Isaac Asimov, the writer of science and science fiction, described his experience with publishing houses as a writer. People had warned him to stay away from the publishing world, telling him that it was full of unscrupulous opportunists who would take advantage of him. Yet his experience was a good one; the publishers, editors, and others he worked with were (for the most part) honest, hard-working, and ethical.
Asimov had a conjecture about this. He surmised that for some time prior to his arrival as a writer, the publishing industry did have a large number of unscrupulous opportunists, and they gave the industry a bad reputation. He further theorized that when he started as an author, those individuals had moved on to a different industry. Not because of his arrival, but because there was a newer, larger, and more lucrative industry to take advantage of individuals. It was the movie industry that provided a better "home" for those individuals. Once they saw that movies were the richer target, they abandoned the publishing industry, and left the ethical people (who really wanted to work in publishing) behind.
I don't recall that Asimov proved his conjecture, but it has a good feel to it.
What does this have to do with software? Well, not much for the programming world, but maybe a lot for the online search world.
Search engines (Google, Bing, Duck-duck-go, and others) make a valiant attempt to provide good results, but web sites use tricks to raise a web site's ranking in the search engines. The result is that today, in 2023, many searches work poorly. Searches to purchase something work fairly well, and some searches for answers (when does the Superbowl start) tend to be relevant, but many queries return results that are not helpful.

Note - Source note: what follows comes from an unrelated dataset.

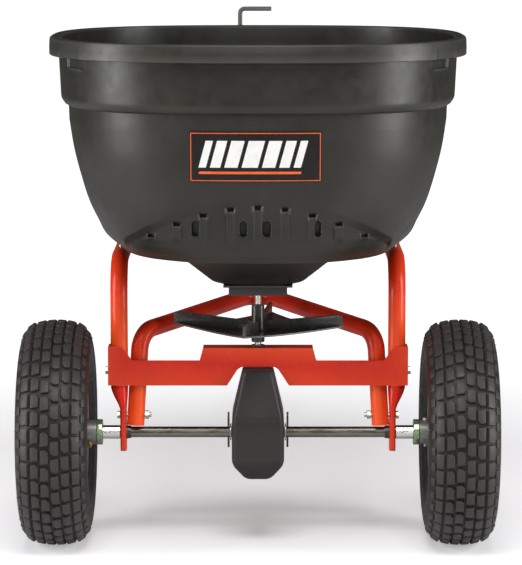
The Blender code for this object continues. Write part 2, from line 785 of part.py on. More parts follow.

As I see it, web site operators, in their efforts to increase sales, have hired specialists to optimize their ranking in search engines, leading to an endless race of constantly outdoing their competition. The result is that search engines provide little in the way of "organic" lists and too many "sponsored" or "optimized" responses.
The situation with search engines is, perhaps, similar to the pre-Asimov era of publishing: full of bad operators that distort the product.
So what happens with the new AI-driven answer engines?
If people switch from the old search engines to the new answer engines, we can assume that the money will follow. That is, the answer engines will be popular, and lead to lots of ad revenue. When the revenue shifts from search engines to answer engines, the optimizations will also shift to answer engines. Which means that the efforts to game search engines will stop, and search engines can drift back to organic results.
This change occurs only if the majority of users switch to the answer engines. If a sizable number of people stay on the older search engines, then the gains from optimizing results will remain, and the optimization games will continue.
I'm hoping that most people do switch to the new answer engines, and a small number of people -- just enough for search engines to remain in business -- keep using the older engines.